Tips for Implementation
If you do not yet have formal change management, do not start with a 50-page process manual. Start small and build up:
Month 1: Define the three change types and create a simple change request form. Determine who sits on the CAB and when the first meeting takes place. Begin documenting all changes to production systems, even if assessment and approval are still informal.
Months 2-3: Establish the weekly CAB rhythm. Introduce risk assessment for normal changes. Create the first list of standard changes. Define the emergency change process.
Months 4-6: Introduce the post-implementation review. Begin linking change management and vulnerability management. Create rollback plan templates. Define KPIs and evaluate them for the first time.
From month 7: Optimize the process based on the experience of the first months. Automate where possible (e.g., automatic reminders for PIR, dashboard for change KPIs). Expand the standard change list. Review whether the process also works for business units or whether it is perceived as a purely IT topic.

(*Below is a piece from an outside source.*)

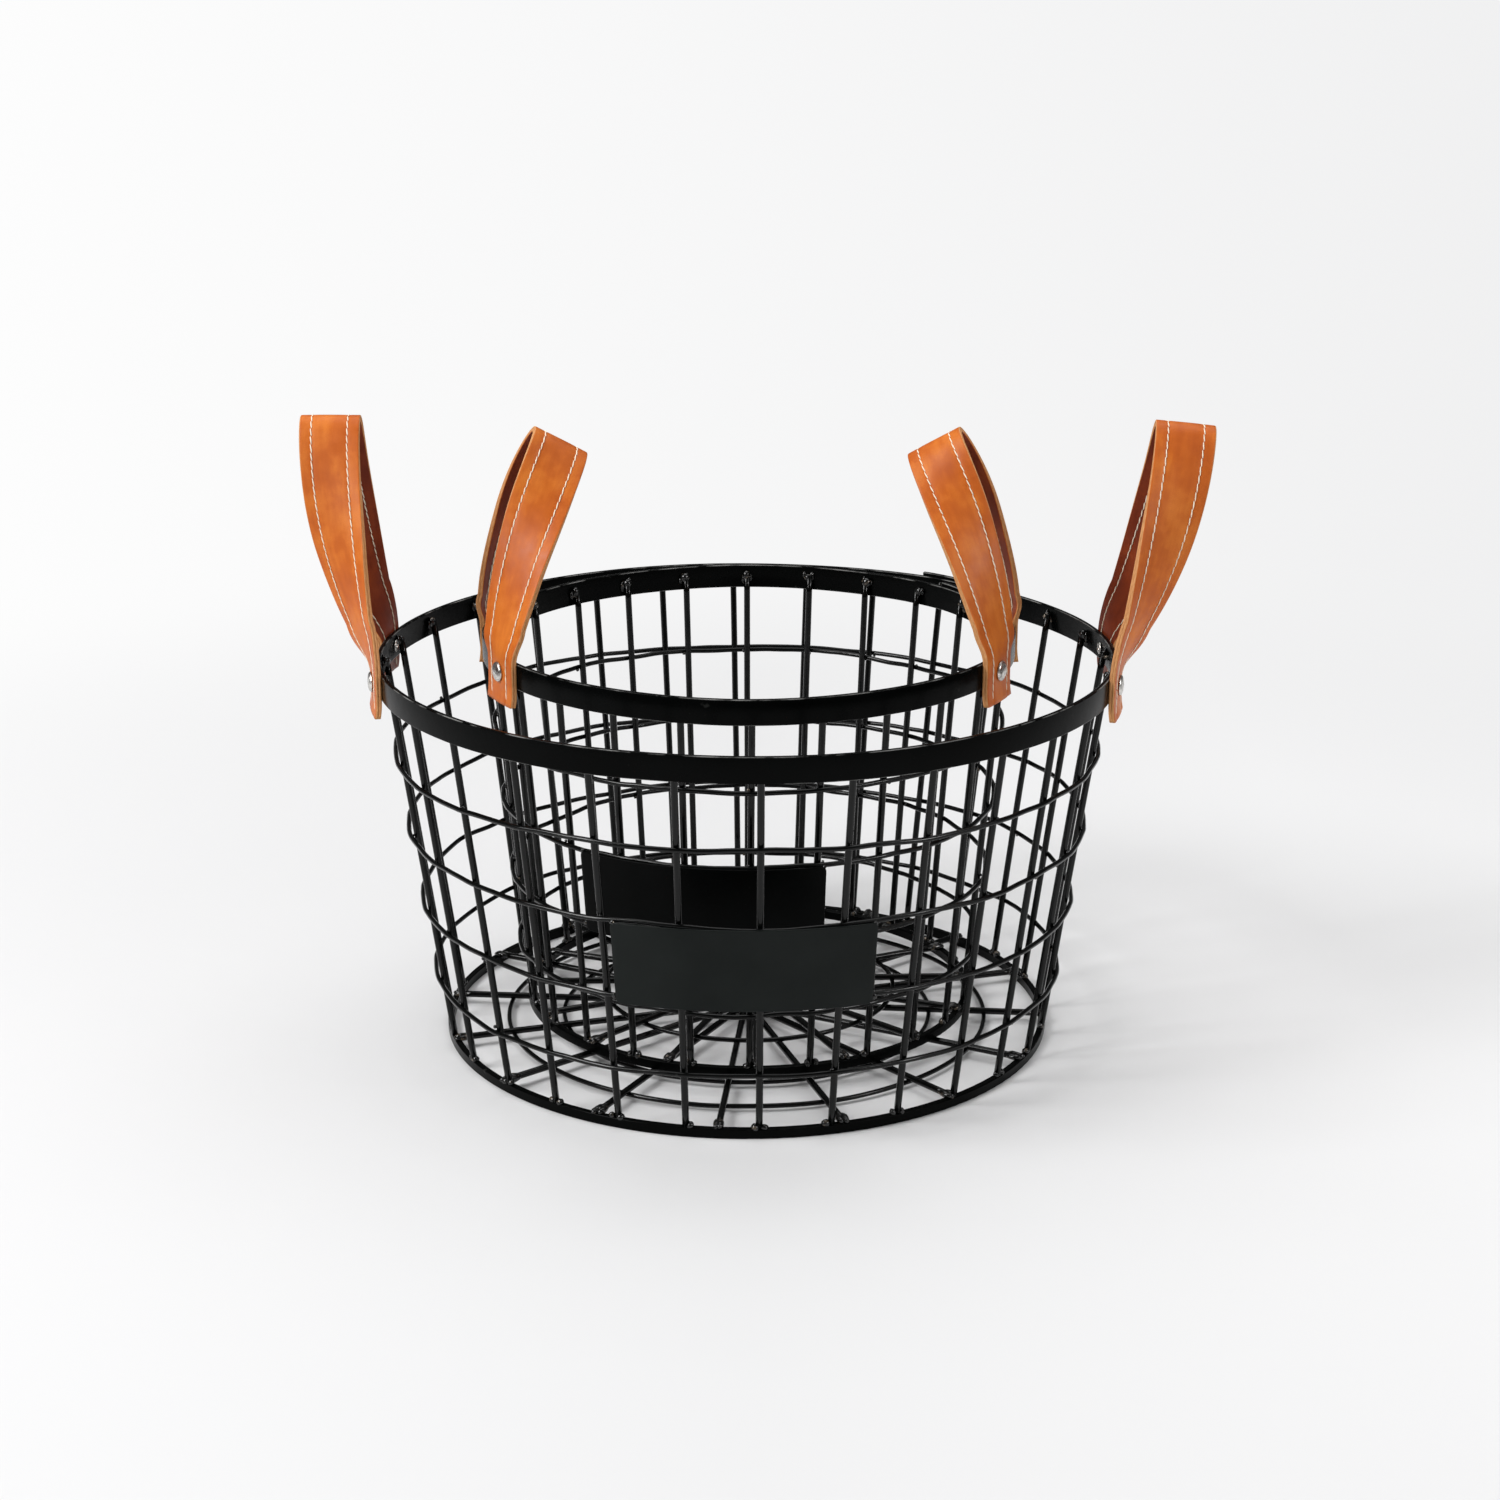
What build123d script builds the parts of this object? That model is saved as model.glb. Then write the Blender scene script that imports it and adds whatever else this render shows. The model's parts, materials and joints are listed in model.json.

The key to success lies not in the perfection of the process but in consistent application. A simple process that is consistently followed is worth more in an audit than a comprehensive process that is regularly bypassed.
Further Reading
- Building an ISMS: The Complete Guide for Companies with 50 to 500 Employees
- Patch Management for SMEs: Closing Vulnerabilities Before They Cause Damage
- Risk Assessment in the ISMS: From Identification to Risk Analysis
- Detecting, Reporting and Responding to Security Incidents
- Conducting an Internal ISMS Audit: Planning, Checklist and Report
Changes to IT systems will never stop. New requirements, security updates and technological advances ensure that infrastructure is continuously evolving. Change management gives this evolution a structure that ensures every change is carried out consciously, planned and traceably. This not only protects against preventable outages but also provides the auditor with evidence that your ISMS works in day-to-day operations.